The federal government’s position is straightforward: viable mercury-free alternatives exist, primarily LED technology, and therefore mercury-containing lighting is being systematically removed from the Canadian market.

This shift also aligns Canada with international commitments under the Minamata Convention on Mercury, a global agreement designed to reduce mercury use and prevent environmental contamination. Canada is not easing into this transition. It is executing it.

Most general-service fluorescent lamps — including common linear T8 and T12 lamps, compact fluorescents (CFLs), and many specialty configurations — are now restricted from manufacture and import. There have been limited exemptions and sell-through allowances, but those do not change the structural direction. The supply pipeline is shutting down.

What this means in practical terms is that distributors cannot replenish many categories of fluorescent inventory. Once current stock is depleted, replacement lamps will become harder to find and more expensive to procure. Some categories are already experiencing volatility. Businesses that assume they can simply “order more later” may find that later does not exist.

It is important to understand that these are federal regulations. They apply across every province and territory. While recycling and waste handling requirements vary provincially — and responsible disposal of mercury-containing lamps remains critical — the prohibition on manufacturing and importing these products is national law. Whether you operate in Ontario, Quebec, Alberta, or British Columbia, the regulatory landscape is the same.

Many building owners mistakenly believe this only affects manufacturers or importers.

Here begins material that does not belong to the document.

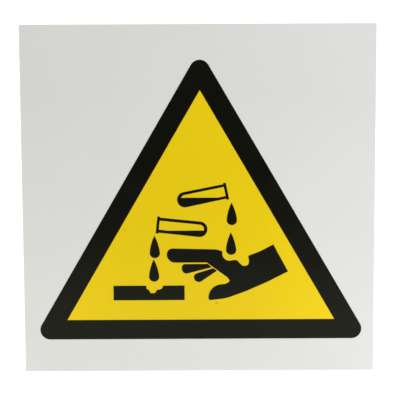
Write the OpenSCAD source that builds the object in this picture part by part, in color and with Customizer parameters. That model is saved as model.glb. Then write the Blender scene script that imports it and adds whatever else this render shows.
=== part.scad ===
// Square plastic sign that warns of corrosive substances.
// It stands as it hangs on a wall: X to the right, Z up, the printed front towards -Y.
// The origin is the middle of the back face.

/* [Sheet] */
// Width of the plastic sheet
sheet_w = 200; // [160:1:400]
// Height of the plastic sheet
sheet_h = 200; // [160:1:400]
// Thickness of the plastic sheet
sheet_t = 1; // [0.5:0.1:5]
// Radius that the guillotine leaves along the front edges
cut_edge_r = 0.2; // [0.05:0.05:0.4]

/* [Ink] */
// Thickness of one coat of ink
ink_t = 0.05; // [0.02:0.01:0.2]
// How far the black border is printed over the edge of the yellow
overprint_w = 0.5; // [0.2:0.1:1.5]

/* [Triangle] */
// White left between the border and each side of the sheet
side_margin = 7.9; // [3:0.1:20]
// Least white left above and below the border
end_margin = 12; // [3:0.5:25]
// How far the print lies to the right of the sheet's middle
print_shift_x = 0.95; // [-1.5:0.05:1.5]
// How far the print lies above the sheet's middle
print_shift_z = -0.6; // [-1.5:0.1:1.5]
// Width of the black border
border_w = 11.4; // [6:0.1:16]
// Radius of the border's outer corners
corner_r = 5.7; // [1:0.1:8]

/* [Symbol] */
// Yellow left between the border and the symbol's base line
base_gap = 11.6; // [4:0.1:16]
// Yellow left between the border and the upper corner of the wrist
wrist_gap = 8.4; // [3:0.1:14]

/* [Hidden] */

white = [0.86, 0.86, 0.84];
yellow = [0.91, 0.80, 0.11];
black = [0.10, 0.10, 0.09];

// Degrees of turn that one facet of a rounded corner takes
facet_turn = 6;

// The triangle fills the width between the side margins, or the height between the end margins.
root3 = sqrt(3);
corner_inset = (root3 - 1) * corner_r;
side_by_width = sheet_w - 2 * side_margin + 2 * corner_inset;
side_by_height = (sheet_h - 2 * end_margin + corner_r) * 2 / root3;
border_side = min(side_by_width, side_by_height);
field_side = border_side - 2 * root3 * border_w;
printed_h = border_side * root3 / 2 - corner_r;
border_base = print_shift_z - printed_h / 2;
field_base = border_base + border_w;

// The symbol is a standard drawing that is only enlarged or reduced as a whole, so its
// measures are in a unit of about a hundredth of its width. Its x counts from its middle, z
// from its base line.
wrist_top = [41.7, 32.4];
wrist_foot = [50.2, 16.5];

tube_d = 9;
tube_l = 23.9;
tube_end_flat = 0.1;
lip_w = 9.9;
lip_t = 1.55;
upper_tube_end = [-8.65, 58.65];
upper_tube_tilt = 11.6;
upper_mouth_d = 8.5;
upper_wall = 1.75;
upper_mouth_wall = 1.55;
upper_bottom = 2.1;
upper_liquid = 59.75;
lower_tube_end = [-0.5, 41.4];
lower_tube_tilt = 6.2;
lower_mouth_d = 8.8;
lower_wall = 1.8;
lower_mouth_wall = 1.75;
lower_bottom = 1.9;
lower_liquid = 40.65;

drop_w = 5.9;
drop_h = 13.15;
drop_side_r = 28;
drop_lean = 0.2;
upper_right_foot = [18.05, 43.75];
lower_right_foot = [17.6, 26.4];
upper_left_foot = [-26.1, 24.65];
lower_left_foot = [-26.6, 10.85];

bar_left = -50.1;
bar_right = -9.2;
bar_foot = -0.1;
bar_top = 8.5;

// The upper corner of the wrist comes nearest to the border, and fixes the symbol's scale.
wrist_reach = wrist_top.x * root3 / 2 + wrist_top.y / 2;
unit = (field_side * root3 / 4 - wrist_gap - base_gap / 2) / wrist_reach;
symbol_base = field_base + base_gap;

// Heights of the coats above the sheet's front
first_coat = ink_t;
second_coat = 2 * ink_t;

function unit_vector(v) = v / norm(v);

// The arc that rounds the corner p between its neighbours a and b; p is [x, y, radius].
function corner_arc(a, p, b) =
    let (
        corner = [p.x, p.y],
        to_a = unit_vector([a.x, a.y] - corner),
        to_b = unit_vector([b.x, b.y] - corner),
        opening = acos(to_a * to_b),
        middle = unit_vector(to_a + to_b),
        centre = corner + middle * p.z / sin(opening / 2),
        first = corner + to_a * p.z / tan(opening / 2) - centre,
        turn = (180 - opening) * (cross(to_a, to_b) > 0 ? -1 : 1),
        steps = ceil(abs(turn) / facet_turn)
    )
    p.z == 0 ? [corner] :
    [for (i = [0:steps]) centre + turned(first, turn * i / steps)];

function turned(v, angle) =
    [v.x * cos(angle) - v.y * sin(angle), v.x * sin(angle) + v.y * cos(angle)];

// A closed outline with rounded corners, from a list of [x, y, radius]
function rounded(corners) =
    let (n = len(corners))
    [for (i = [0:n - 1]) each corner_arc(corners[(i + n - 1) % n], corners[i], corners[(i + 1) % n])];

function arc(centre, radius, from, to) =
    let (steps = max(2, ceil(abs(to - from) / facet_turn)))
    [for (i = [0:steps]) centre + turned([radius, 0], from + (to - from) * i / steps)];

// Equilateral triangle on the line y = base, with the same radius at all three corners
module triangle(side, base, radius = 0) {
    polygon(rounded([
        [print_shift_x - side / 2, base, radius],
        [print_shift_x + side / 2, base, radius],
        [print_shift_x, base + side * root3 / 2, radius]
    ]));
}

// Prints a flat shape on the front, from one height above the sheet to another
module printed(from, to) {
    translate([0, -sheet_t - from, 0])
        rotate([90, 0, 0])
            linear_extrude(to - from)
                children();
}

// Prints a shape of the symbol in the second coat
module symbol_print() {
    color(black)
        printed(first_coat, second_coat)
            translate([print_shift_x, symbol_base])
                scale(unit)
                    children();
}

// Section of the sheet across one pair of edges, front edges rounded
module edge_section(width) {
    polygon(rounded([
        [-width / 2, 0, 0],
        [width / 2, 0, 0],
        [width / 2, -sheet_t, cut_edge_r],
        [-width / 2, -sheet_t, cut_edge_r]
    ]));
}

module panel() {
    color(white)
        intersection() {
            translate([0, 0, -sheet_h / 2])
                linear_extrude(sheet_h)
                    edge_section(sheet_w);
            translate([-sheet_w / 2, 0, 0])
                rotate([90, 0, 90])
                    linear_extrude(sheet_w)
                        rotate(-90)
                            edge_section(sheet_h);
        }
}

module yellow_solid() {
    printed(0, first_coat)
        triangle(field_side + 2 * root3 * overprint_w, field_base - overprint_w);
}

module yellow_field() {
    color(yellow)
        yellow_solid();
}

module black_border() {
    color(black)
        difference() {
            printed(0, second_coat)
                difference() {
                    triangle(border_side, border_base, corner_r);
                    triangle(field_side, field_base);
                }
            yellow_solid();
        }
}

// Outline of a test tube that lies with its mouth at the right, from the lip's back round the
// closed end. The tube is a little narrower at its mouth than at its end, and the origin is
// the centre of the end. The walls are taken off both sides, and the bottom off the end.
function tube_profile(mouth_d, wall = 0, mouth_wall = 0, bottom = 0) =
    let (
        mouth_x = tube_l - lip_t / 2,
        mouth_half = mouth_d / 2 - mouth_wall,
        end_x = bottom - tube_d / 2,
        end_half = tube_d / 2 - wall,
        end_r = end_half - tube_end_flat
    )
    [
        [mouth_x, -mouth_half, 0],
        [end_x, -end_half, end_r],
        [end_x, end_half, end_r],
        [mouth_x, mouth_half, 0]
    ];

module tube_outline(mouth_d) {
    lip_back = tube_l - lip_t / 2;
    lip_front = tube_l + lip_t / 2;
    polygon(rounded(concat(tube_profile(mouth_d), [
        [lip_back, lip_w / 2, 0],
        [lip_front, lip_w / 2, 0],
        [lip_front, -lip_w / 2, 0],
        [lip_back, -lip_w / 2, 0]
    ])));
}

// Tube with its mouth at the right, empty above the level of the liquid
module tube(end, tilt, mouth_d, wall, mouth_wall, bottom, level) {
    difference() {
        translate(end)
            rotate(tilt)
                tube_outline(mouth_d);
        intersection() {
            translate(end)
                rotate(tilt)
                    polygon(rounded(tube_profile(mouth_d, wall, mouth_wall, bottom)));
            translate([end.x - tube_l, level])
                square([2 * tube_l, tube_l]);
        }
    }
}

module upper_tube() {
    symbol_print()
        tube(
            upper_tube_end, upper_tube_tilt, upper_mouth_d,
            upper_wall, upper_mouth_wall, upper_bottom, upper_liquid
        );
}

module lower_tube() {
    symbol_print()
        mirror([1, 0])
            tube(
                [-lower_tube_end.x, lower_tube_end.y], lower_tube_tilt, lower_mouth_d,
                lower_wall, lower_mouth_wall, lower_bottom, lower_liquid
            );
}

// Drop that stands on the point given: a round bottom, and two long arcs that meet in a tip.
// The arcs run smoothly into the bottom, and the tip leans a little to the left.
module drop(foot) {
    r = drop_w / 2;
    arc_z = (drop_h * drop_h - 2 * drop_side_r * r) / (2 * (drop_h - r));
    arc_x = sqrt(drop_side_r * drop_side_r - (drop_h - arc_z) * (drop_h - arc_z));
    join_angle = atan2(r - arc_z, arc_x);
    tip_angle = atan2(drop_h - arc_z, arc_x);
    right = arc([-arc_x, arc_z], drop_side_r, join_angle, tip_angle);
    left = [for (i = [len(right) - 2:-1:1]) [-right[i].x, right[i].y]];
    bottom = arc([0, r], r, -180 - join_angle, join_angle);
    above = [for (i = [1:len(right) - 1]) right[i]];
    upright = concat(bottom, above, left);
    symbol_print()
        translate(foot)
            polygon([for (p = upright) [p.x - drop_lean * p.y / drop_h, p.y]]);
}

// Slab of material, with a hole that the drops have eaten into its top
module eaten_bar() {
    symbol_print()
        polygon(rounded([
            [bar_left, bar_foot, 0],
            [bar_right, bar_foot, 0],
            [bar_right, bar_top, 0],
            [-21.5, bar_top, 0.6],
            [-22.2, 6.8, 0.8],
            [-23.7, 6.1, 0.6],
            [-25, 6.1, 0.3],
            [-26.1, 4.2, 1],
            [-28.7, 4, 1.2],
            [-29.8, 6, 0.6],
            [-31.1, 6.7, 0.6],
            [-31.2, bar_top, 0.2],
            [bar_left, bar_top, 0]
        ]));
}

// Hand, palm up, with a hole that the drops have eaten into its side
module hand() {
    symbol_print()
        polygon(rounded([
            [-19.3, 30.35, 3.45],
            [9.2, 29.6, 6],
            [12.5, 28.5, 0.3],
            [12.5, 22.9, 4.2],
            [17.3, 22.95, 1.5],
            [18.5, 23.3, 1.5],
            [20.9, 23.3, 1.5],
            [24, 19.9, 1.9],
            [27.8, 19.9, 2.2],
            [27.7, 23.5, 2],
            [27.3, 25.8, 0.7],
            [34, 28.3, 40],
            [wrist_top.x, wrist_top.y, 0],
            [wrist_foot.x, wrist_foot.y, 0],
            [38, 10.3, 40],
            [26, 5, 40],
            [14.5, 0.8, 25],
            [4.5, -0.3, 1.2],
            [4.5, 8.3, 7.8],
            [14.4, 9.4, 2],
            [17.1, 11, 1],
            [15.1, 13.4, 3],
            [3.55, 21.95, 0.4],
            [-19.3, 21.95, 4.8]
        ]));
}

module middle_finger() {
    symbol_print()
        polygon(rounded([
            [-10.7, 21.1, 1.9],
            [4.2, 21.1, 0],
            [6.6, 19.15, 0],
            [-10.7, 14.8, 2.6]
        ]));
}

module little_finger() {
    symbol_print()
        polygon(rounded([
            [-3.8, 15.1, 2.1],
            [7.3, 18.6, 0],
            [9.4, 17.1, 0],
            [-3.8, 8, 2.8]
        ]));
}

panel();
yellow_field();
black_border();
upper_tube();
lower_tube();
drop(upper_right_foot);  // upper_right_drop
drop(lower_right_foot);  // lower_right_drop
drop(upper_left_foot);  // upper_left_drop
drop(lower_left_foot);  // lower_left_drop
eaten_bar();
hand();
middle_finger();
little_finger();
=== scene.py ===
"""A square plastic sign that warns of corrosive substances, dressed and set up for its picture.

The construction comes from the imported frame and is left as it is: a rigid plastic sheet, a
yellow triangle printed on it, and the black border and symbol printed over that. What is
made here is the finish of each coat and of the sheet, and a small studio around the sign.
Lengths are in metres, and MM turns a size in millimetres into them.
"""

import math
from collections import namedtuple

import bpy
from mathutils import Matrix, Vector


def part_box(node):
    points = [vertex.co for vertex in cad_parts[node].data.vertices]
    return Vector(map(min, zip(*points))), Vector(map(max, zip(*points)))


bl_info = {
    "name": "Corrosive warning sign",
    "version": (1, 0, 0),
    "blender": (4, 5, 0),
    "location": "View3D > Sidebar > Sign",
    "description": "Gives a printed plastic sign its finish and stands it in a small studio",
    "category": "Object",
}

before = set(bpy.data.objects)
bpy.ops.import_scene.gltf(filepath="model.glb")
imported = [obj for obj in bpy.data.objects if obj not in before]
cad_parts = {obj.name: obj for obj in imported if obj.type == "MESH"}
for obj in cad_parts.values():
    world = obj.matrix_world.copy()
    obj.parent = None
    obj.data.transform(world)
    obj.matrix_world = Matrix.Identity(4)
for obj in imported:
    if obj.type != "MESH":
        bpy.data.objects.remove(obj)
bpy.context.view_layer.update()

MM = 0.001

WHITE = (1.0, 1.0, 1.0, 1.0)

# Sockets of a Mix node, for numbers and for colours
MIX_SHARE = 0
NUMBER_A, NUMBER_B, NUMBER_RESULT = 2, 3, 0
COLOUR_A, COLOUR_B, COLOUR_RESULT = 6, 7, 2

# A noise pattern hardly leaves this range, and its colours lie around the middle.
NOISE_LOW, NOISE_HIGH = 0.3, 0.7
NOISE_MIDDLE = (0.5, 0.5, 0.5)

# Refractive indices
PVC_IOR = 1.53
INK_IOR = 1.5

PAPER_ROUGHNESS = 0.95
FELT_ROUGHNESS = 1.0

SHEET_LOW, SHEET_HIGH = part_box("panel")
SHEET_CENTRE = (SHEET_LOW + SHEET_HIGH) / 2
FRONT_Y = SHEET_LOW.y
YELLOW_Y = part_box("yellow_field")[0].y

SYMBOL_NODES = (
    "upper_tube",
    "lower_tube",
    "upper_right_drop",
    "lower_right_drop",
    "upper_left_drop",
    "lower_left_drop",
    "eaten_bar",
    "hand",
    "middle_finger",
    "little_finger",
)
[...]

While the legal prohibition applies to those parties, the operational impact lands squarely on facility owners and operators. If you cannot source compliant replacement lamps, your lighting system becomes a liability. If emergency maintenance forces you into reactive retrofits, costs escalate. If your ESG reporting or sustainability disclosures are scrutinized, reliance on mercury-based lighting becomes harder to justify.

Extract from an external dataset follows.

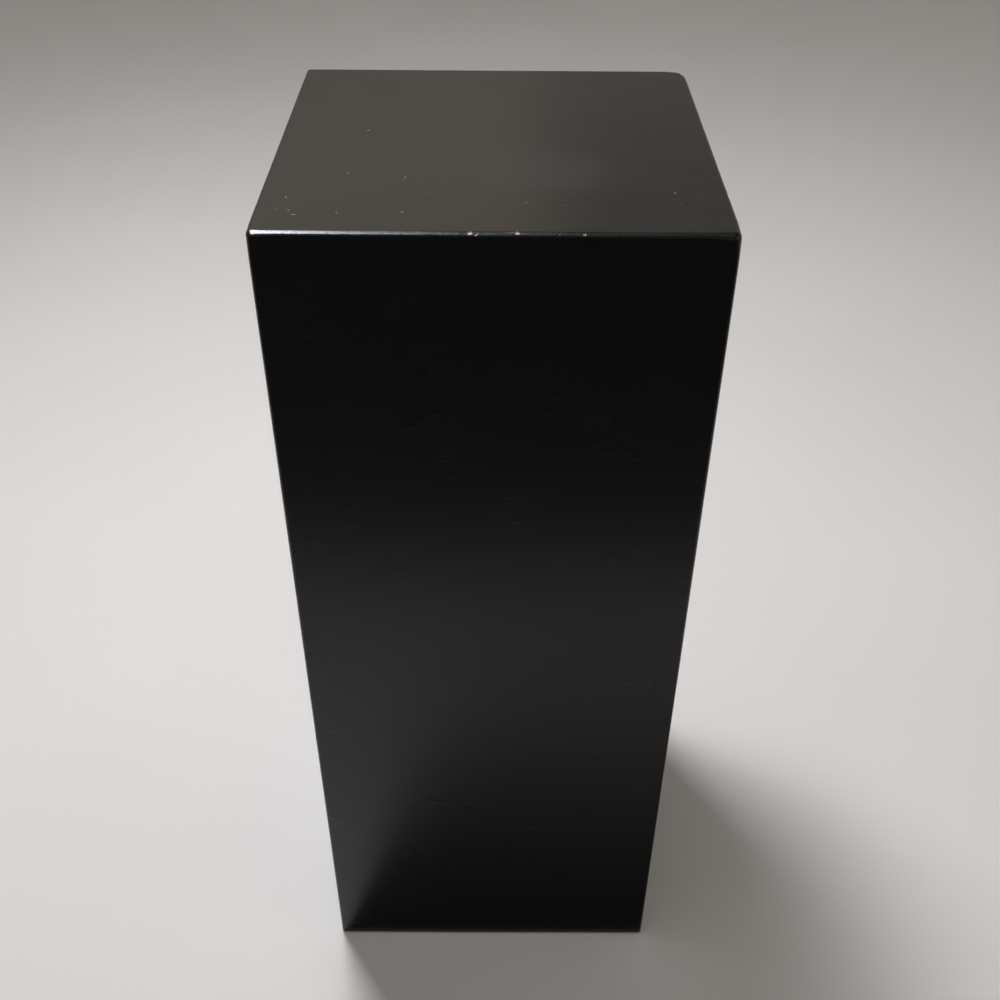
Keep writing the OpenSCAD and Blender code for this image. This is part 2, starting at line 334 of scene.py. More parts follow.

The financial consequences of waiting are predictable. As availability decreases, prices increase. Already, certain fluorescent lamp SKUs in Canada have risen significantly in price due to constrained supply. Mixed environments — partial LED conversions alongside aging fluorescent systems — create operational inefficiency and maintenance complexity. Most importantly, reactive capital spending under time pressure almost always costs more than a planned transition.

This is not a temporary supply chain disruption. It is a permanent regulatory shift.

The federal government has clearly signaled that mercury-containing products are being eliminated wherever suitable alternatives exist. Fluorescent lighting will not return to status quo.

If you operate commercial buildings, industrial facilities, warehouses, schools, arenas, retail chains, or multi-site portfolios, the responsible course of action is to conduct a lighting audit now. Identify every fluorescent lamp type in use, assess on-site inventory, determine where failure risk is highest, and develop a phased LED transition strategy. Confirm your mercury recycling and disposal procedures to ensure they align with both federal and provincial requirements.

Organizations that move early will manage this transition on their own terms. Those that wait will respond under pressure, potentially facing higher costs, reduced availability, and operational disruption.

The fluorescent ban in Canada is active. The supply chain is contracting. And every business operating fluorescent lighting needs a plan.